Stellantis: rischi strategici e commerciali

  • La misura danneggia i flussi produttivi integrati tra USA, Messico e Canada, pilastro dell’accordo USMCA, e potrebbe creare tensioni politiche e logistiche per Stellantis, che ha catene di fornitura distribuite tra i tre Paesi.

  • Inoltre, il dazio del 25% colpisce un segmento chiave per la redditività del gruppo, i truck e i veicoli commerciali, mettendo pressione sui margini.

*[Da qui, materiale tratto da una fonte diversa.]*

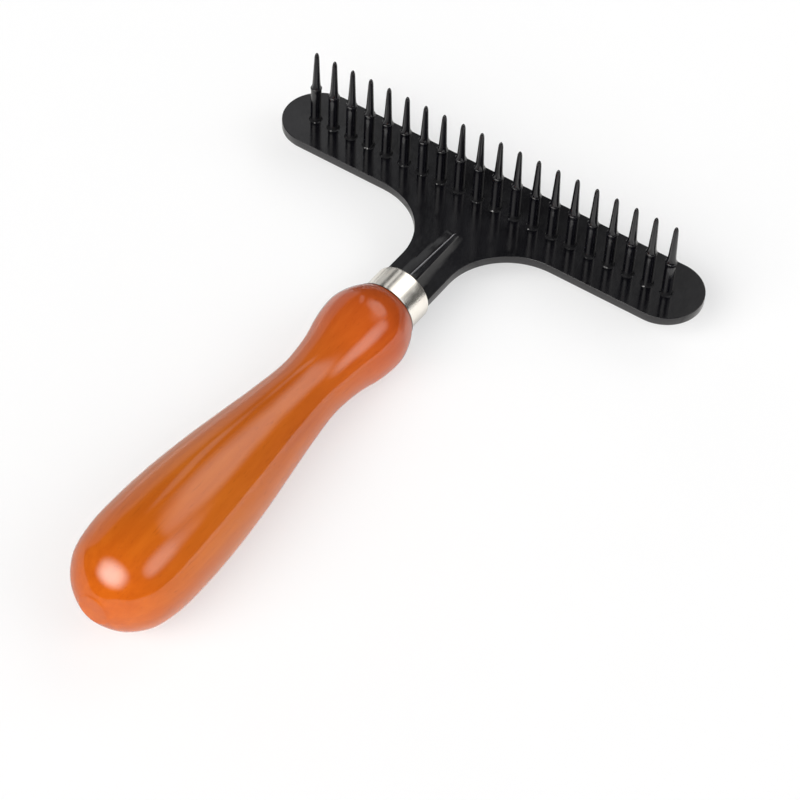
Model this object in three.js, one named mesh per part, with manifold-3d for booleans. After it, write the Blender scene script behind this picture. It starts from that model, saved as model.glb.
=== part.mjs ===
// Deshedding tool: a turned wooden handle, a plated ferrule, and a black T-shaped
// head plate that carries one row of stepped pins.
//
// Units are millimetres. The origin is the centre of the handle's flat butt face.
// +Y runs along the handle towards the head, +X runs along the bar, and +Z is the
// way the pins point. The handle's axis lies in the middle of the plate's thickness.

import * as THREE from "three";
import { mergeVertices } from "three/addons/utils/BufferGeometryUtils.js";
import Module from "manifold-3d";

// Overall size
const TOOL_LENGTH = 150;
const BAR_LENGTH = 110;

// Head plate
const BAR_WIDTH = 18.05;
const PLATE_THICKNESS = 2.1;
const PLATE_CHAMFER = 0.2;
const STEM_WIDTH = 12.6;
const STEM_FILLET = 16;
const TANG_ROOT_WIDTH = 7.6;
const TANG_TIP_WIDTH = 5.2;
const TANG_LENGTH = 32;

// Ridge on the stem: heights and half widths at its root and where its nose begins
const RIDGE_TO_BAR = 3.9;
const RIDGE_NOSE = 1.6;
const CREST = { rootHeight: 2.7, noseHeight: 0.75, rootHalfWidth: 1.1, noseHalfWidth: 0.9 };
const FLANKS = { rootHeight: 0.46, noseHeight: 0.25, rootHalfWidth: 4, noseHalfWidth: 2.2 };

// Pins
const PIN_COUNT = 20;
const PIN_PITCH = 4.94;
const ROW_TO_FAR_EDGE = 9.8;
const PIN_HEIGHT = 19.84;
const SHANK_HEIGHT = 9.7;
const SHANK_RADIUS = 1.22;
const SHOULDER_RADIUS = 1.33;
const FOOT_RADIUS = 1.65;
const CONE_BASE_RADIUS = 0.97;
const CONE_TOP_RADIUS = 0.59;
const TIP_LENGTH = 1.9;
const RIVET_RADIUS = 0.75;
const RIVET_HEAD_RADIUS = 1.35;
const RIVET_HEAD_HEIGHT = 0.45;
const RIVET_HOLE_RADIUS = 0.85;

// Handle: the turned outline as [distance from the butt, radius]
const HANDLE_OUTLINE = [
  [0, 3.4],
  [0.9, 5.2],
  [3.2, 8.25],
  [7.4, 11.1],
  [13.6, 12.45],
  [20.8, 12.7],
  [31.2, 12.3],
  [41.5, 11.35],
  [51.8, 10],
  [62.2, 8.55],
  [72.5, 7.6],
  [80.8, 8.3],
  [87.6, 9.75],
  [93, 10.1],
  [97.2, 8.9],
  [99.7, 7.4],
];
const TENON_RADIUS = 6.35;
const TENON_END = 105.2;
const BORE_RADIUS = 4.4;
const BORE_DEPTH = 37.2;
const DRILL_POINT = 1.6;

// Ferrule
const FERRULE_OUTER_RADIUS = 6.85;
const FERRULE_INNER_RADIUS = 6.45;
const FERRULE_LENGTH = 7.25;
const FERRULE_REAR_CHAMFER = 0.15;
const FERRULE_FRONT_ROUND = 0.3;

// Clearance between pieces that sit inside one another
const FIT_GAP = 0.1;

// Facets
const HANDLE_SEGMENTS = 36;
const HANDLE_STEPS_PER_STATION = 3;
const PIN_SEGMENTS = 12;
const PLATE_ARC_SEGMENTS = 8;

// Positions that follow from the sizes above
const HALF_THICKNESS = PLATE_THICKNESS / 2;
const SHOULDER_Y = HANDLE_OUTLINE.at(-1)[0];
const STEM_END = TENON_END + FIT_GAP;
const NEAR_EDGE_Y = TOOL_LENGTH - BAR_WIDTH;
const ROW_Y = TOOL_LENGTH - ROW_TO_FAR_EDGE;

const wasm = await Module();
wasm.setup();

// A closed solid of the boolean library from a geometry.
function toSolid(geometry) {
  const bare = geometry.clone();
  bare.deleteAttribute("normal");
  bare.deleteAttribute("uv");
  const welded = mergeVertices(bare);
  const mesh = new wasm.Mesh({
    numProp: 3,
    vertProperties: new Float32Array(welded.attributes.position.array),
    triVerts: new Uint32Array(welded.index.array),
  });
  return new wasm.Manifold(mesh);
}

// A geometry from a closed solid.
function toGeometry(solid) {
  const mesh = solid.getMesh();
  const geometry = new THREE.BufferGeometry();
  geometry.setAttribute("position", new THREE.BufferAttribute(mesh.vertProperties, 3));
  geometry.setIndex(new THREE.BufferAttribute(mesh.triVerts, 1));
  geometry.computeVertexNormals();
  return geometry;
}

function makeMesh(name, geometry, material) {
  const mesh = new THREE.Mesh(geometry, material);
  mesh.name = name;
  return mesh;
}

// A body of revolution about Y, from an outline of [radius, y] pairs. It is turned
// by half a facet, so that a flat and not an edge faces straight down.
function revolve(outline, segments) {
  const points = outline.map(([radius, y]) => new THREE.Vector2(radius, y));
  return new THREE.LatheGeometry(points, segments, Math.PI / segments);
}

// An outline in the XY plane, extruded so that its middle lies at z = 0.
function extrudeCentred(shape, thickness, chamfer = 0) {
  const geometry = new THREE.ExtrudeGeometry(shape, {
    depth: thickness - 2 * chamfer,
    curveSegments: PLATE_ARC_SEGMENTS,
    bevelEnabled: chamfer > 0,
    bevelThickness: chamfer,
    bevelSize: chamfer,
    bevelOffset: -chamfer,
    bevelSegments: 1,
  });
  geometry.translate(0, 0, chamfer - thickness / 2);
  return geometry;
}

// The distance of pin number i from the middle of the row.
function pinX(i) {
  return (i - (PIN_COUNT - 1) / 2) * PIN_PITCH;
}

// Turned handle: flat butt, swelling grip, waist, front bulb, and a tenon whose
// blind bore takes the tang.
function makeHandle() {
  const stations = HANDLE_OUTLINE.map(([y, radius]) => new THREE.Vector3(radius, y, 0));
  const curve = new THREE.CatmullRomCurve3(stations, false, "centripetal");
  const steps = HANDLE_STEPS_PER_STATION * (stations.length - 1);
  const grip = curve.getPoints(steps).map((point) => [point.x, point.y]);
  const boreEnd = TENON_END - BORE_DEPTH;
  const outline = [
    [0, 0],
    ...grip,
    [TENON_RADIUS, SHOULDER_Y],
    [TENON_RADIUS, TENON_END],
    [BORE_RADIUS, TENON_END],
    [BORE_RADIUS, boreEnd],
    [0, boreEnd - DRILL_POINT],
  ];
  return revolve(outline, HANDLE_SEGMENTS);
}

// Thin tube pushed over the tenon, chamfered behind and rounded at its mouth.
function makeFerrule() {
  const rear = SHOULDER_Y + FIT_GAP / 2;
  const front = rear + FERRULE_LENGTH;
  const inner = FERRULE_INNER_RADIUS;
  const outer = FERRULE_OUTER_RADIUS;
  const outline = [
    [inner, rear],
    [outer - FERRULE_REAR_CHAMFER, rear],
    [outer, rear + FERRULE_REAR_CHAMFER],
    [outer, front - FERRULE_FRONT_ROUND],
    [outer - 0.3 * FERRULE_FRONT_ROUND, front - 0.3 * FERRULE_FRONT_ROUND],
    [outer - FERRULE_FRONT_ROUND, front],
    [inner, front],
    [inner, rear],
  ];
  return revolve(outline, HANDLE_SEGMENTS);
}

// The tapered tang's outline, grown by a margin on its sides and tip.
function tangShape(margin) {
  const root = TANG_ROOT_WIDTH / 2 + margin;
  const tip = TANG_TIP_WIDTH / 2 + margin;
  const tipY = STEM_END - TANG_LENGTH - margin;
  const shape = new THREE.Shape();
  shape.moveTo(-tip, tipY);
  shape.lineTo(tip, tipY);
  shape.lineTo(root, STEM_END + 1);
  shape.lineTo(-root, STEM_END + 1);
  shape.closePath();
  return shape;
}

// Bar with rounded ends, filleted into the stem, and pierced for the pins.
function barShape() {
  const endRadius = BAR_WIDTH / 2;
  const endX = BAR_LENGTH / 2 - endRadius;
  const endY = TOOL_LENGTH - endRadius;
  const stem = STEM_WIDTH / 2;
  const filletX = stem + STEM_FILLET;
  const filletY = NEAR_EDGE_Y - STEM_FILLET;
  const shape = new THREE.Shape();
  shape.moveTo(-stem, STEM_END);
  shape.lineTo(stem, STEM_END);
  shape.absarc(filletX, filletY, STEM_FILLET, Math.PI, Math.PI / 2, true);
  shape.absarc(endX, endY, endRadius, -Math.PI / 2, Math.PI / 2, false);
  shape.absarc(-endX, endY, endRadius, Math.PI / 2, 1.5 * Math.PI, false);
  shape.absarc(-filletX, filletY, STEM_FILLET, Math.PI / 2, 0, true);
  shape.closePath();
  for (let i = 0; i < PIN_COUNT; i += 1) {
    const hole = new THREE.Path();
    hole.absarc(pinX(i), ROW_Y, RIVET_HOLE_RADIUS, 0, 2 * Math.PI, true);
    shape.holes.push(hole);
  }
  return shape;
}

// Roof-shaped ridge that starts flush with the stem's end, gets lower towards the
// bar, and ends in a short sloping nose.
function makeRidge(size) {
  const noseEnd = NEAR_EDGE_Y - RIDGE_TO_BAR;
  const noseStart = noseEnd - RIDGE_NOSE;
  const points = [[0, noseEnd, HALF_THICKNESS], [0, noseEnd, 0]];
  const sections = [
    [STEM_END, size.rootHalfWidth, size.rootHeight],
    [noseStart, size.noseHalfWidth, size.noseHeight],
  ];
  for (const [y, halfWidth, height] of sections) {
    points.push([-halfWidth, y, 0], [halfWidth, y, 0]);
    points.push([-halfWidth, y, HALF_THICKNESS], [halfWidth, y, HALF_THICKNESS]);
    points.push([0, y, HALF_THICKNESS + height]);
  }
  return wasm.Manifold.hull(points);
}

// One plate: bar, stem, tang, and a stiffening ridge with a steep crest on low flanks.
function makeHeadPlate() {
  const bar = toSolid(extrudeCentred(barShape(), PLATE_THICKNESS, PLATE_CHAMFER));
  const tang = toSolid(extrudeCentred(tangShape(0), PLATE_THICKNESS));
  return toGeometry(bar.add(tang).add(makeRidge(FLANKS)).add(makeRidge(CREST)));
}

// Cured resin that fills the bore around the tang.
function makeTangBond() {
  const top = TENON_END - FIT_GAP;
  const bottom = TENON_END - BORE_DEPTH + FIT_GAP;
  const radius = BORE_RADIUS - FIT_GAP;
  const plug = new THREE.CylinderGeometry(radius, radius, top - bottom, HANDLE_SEGMENTS);
  plug.translate(0, (top + bottom) / 2, 0);
  const slot = extrudeCentred(tangShape(FIT_GAP), PLATE_THICKNESS + 2 * FIT_GAP);
  return toGeometry(toSolid(plug).subtract(toSolid(slot)));
}

// Stepped pin, with its foot on the plate's top face at local z = 0: a riveted
// tail below, then a flared foot, a shank, a shoulder and a blunt cone.
function makePin() {
  const back = -PLATE_THICKNESS;
  const outline = [
    [0, back - RIVET_HEAD_HEIGHT],
    [0.65 * RIVET_HEAD_RADIUS, back - RIVET_HEAD_HEIGHT],
    [RIVET_HEAD_RADIUS, back - 0.3 * RIVET_HEAD_HEIGHT],
    [RIVET_HEAD_RADIUS, back],
    [RIVET_RADIUS, back],
    [RIVET_RADIUS, 0],
    [FOOT_RADIUS, 0],
    [1.4, 0.2],
    [SHANK_RADIUS, 0.7],
    [SHANK_RADIUS, 0.88 * SHANK_HEIGHT],
    [SHOULDER_RADIUS, SHANK_HEIGHT - 0.2],
    [SHOULDER_RADIUS - 0.15, SHANK_HEIGHT],
    [CONE_BASE_RADIUS, SHANK_HEIGHT],
    [CONE_TOP_RADIUS, PIN_HEIGHT - TIP_LENGTH],
    [0.75 * CONE_TOP_RADIUS, PIN_HEIGHT - 0.3 * TIP_LENGTH],
    [0.4 * CONE_TOP_RADIUS, PIN_HEIGHT - 0.05 * TIP_LENGTH],
    [0, PIN_HEIGHT],
  ];
  const pin = revolve(outline, PIN_SEGMENTS);
  pin.rotateX(Math.PI / 2);
  return pin;
}

const lacqueredWood = new THREE.MeshStandardMaterial({
  color: "#c4560f",
  roughness: 0.25,
  metalness: 0,
});
const blackCoat = new THREE.MeshStandardMaterial({
  color: "#141416",
  roughness: 0.3,
  metalness: 0.1,
});
const nickelPlate = new THREE.MeshStandardMaterial({
  color: "#d8d3c8",
  roughness: 0.15,
  metalness: 1,
});
const curedResin = new THREE.MeshStandardMaterial({
  color: "#b98f4a",
  roughness: 0.4,
  metalness: 0,
});

const tool = new THREE.Group();
tool.add(makeMesh("handle", makeHandle(), lacqueredWood));
tool.add(makeMesh("ferrule", makeFerrule(), nickelPlate));
tool.add(makeMesh("tang_bond", makeTangBond(), curedResin));

const head = new THREE.Group();
head.add(makeMesh("head_plate", makeHeadPlate(), blackCoat));

const pinRow = new THREE.Group();
pinRow.position.set(0, ROW_Y, HALF_THICKNESS);
for (let i = 0; i < PIN_COUNT; i += 1) {
  const number = String(i + 1).padStart(2, "0");
  const pin = makeMesh(`tooth_${number}`, makePin(), blackCoat);
  pin.position.x = pinX(i);
  pinRow.add(pin);
}
head.add(pinRow);
tool.add(head);

export default tool;
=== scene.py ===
"""Looks for the deshedding tool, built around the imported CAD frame.

Lengths inside the builders are millimetres in the CAD frame; meshes are made in
metres. +Y runs from the handle's butt to the head, +X along the bar, +Z the way
the pins point.
"""

import math

import bmesh
import bpy
from mathutils import Matrix, Vector, noise
from mathutils.geometry import delaunay_2d_cdt


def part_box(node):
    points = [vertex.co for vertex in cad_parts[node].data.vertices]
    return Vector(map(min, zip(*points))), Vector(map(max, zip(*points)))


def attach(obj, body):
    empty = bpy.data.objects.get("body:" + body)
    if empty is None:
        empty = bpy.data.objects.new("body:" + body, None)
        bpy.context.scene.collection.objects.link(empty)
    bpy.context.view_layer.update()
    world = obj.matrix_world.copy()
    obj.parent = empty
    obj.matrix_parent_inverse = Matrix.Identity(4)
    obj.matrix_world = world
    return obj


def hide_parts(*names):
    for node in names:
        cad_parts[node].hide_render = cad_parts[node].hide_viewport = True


MM = 0.001

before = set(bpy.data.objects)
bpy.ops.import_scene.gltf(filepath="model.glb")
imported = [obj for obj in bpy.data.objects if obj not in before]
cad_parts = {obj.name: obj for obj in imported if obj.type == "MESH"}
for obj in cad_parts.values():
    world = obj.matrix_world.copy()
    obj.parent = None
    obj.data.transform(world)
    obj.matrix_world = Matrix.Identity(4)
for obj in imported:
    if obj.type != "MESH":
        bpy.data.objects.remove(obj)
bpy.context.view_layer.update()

# Sizes taken from the CAD frame, in millimetres
plate_low, plate_high = (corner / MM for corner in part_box("head_plate"))
ferrule_low, ferrule_high = (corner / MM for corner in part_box("ferrule"))
PIN_NODES = sorted(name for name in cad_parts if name.startswith("tooth_"))
PIN_BOXES = [[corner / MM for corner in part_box(name)] for name in PIN_NODES]
PIN_XS = [(low.x + high.x) / 2 for low, high in PIN_BOXES]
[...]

  • A livello borsistico, è probabile un impatto negativo di breve termine sul sentiment del titolo, con gli analisti che potrebbero rivedere al ribasso le stime di utile USA.

🔮 Analisi finale

La strategia di Trump rafforza la linea protezionista e industrialista che ha contraddistinto la sua agenda economica sin dal primo mandato.
Tuttavia, il rischio è che il provvedimento si trasformi in una guerra commerciale latente con partner chiave come Messico, Canada e UE, proprio nel momento in cui la filiera automobilistica globale è già sotto pressione per i costi delle materie prime e la transizione elettrica.

Nel breve periodo, gli effetti principali saranno:

  • Rialzo dei costi di importazione, con riflessi su margini e prezzi.

  • Incentivo agli investimenti produttivi negli Stati Uniti, soprattutto nel segmento dei motori e dei veicoli industriali.

  • Tensione commerciale con gli alleati, che potrebbe avere contraccolpi geopolitici e industriali.

In sintesi, Trump sceglie di scommettere ancora una volta sulla “rinascita manifatturiera americana”, sacrificando parte dell’equilibrio globale del commercio in nome della competitività interna.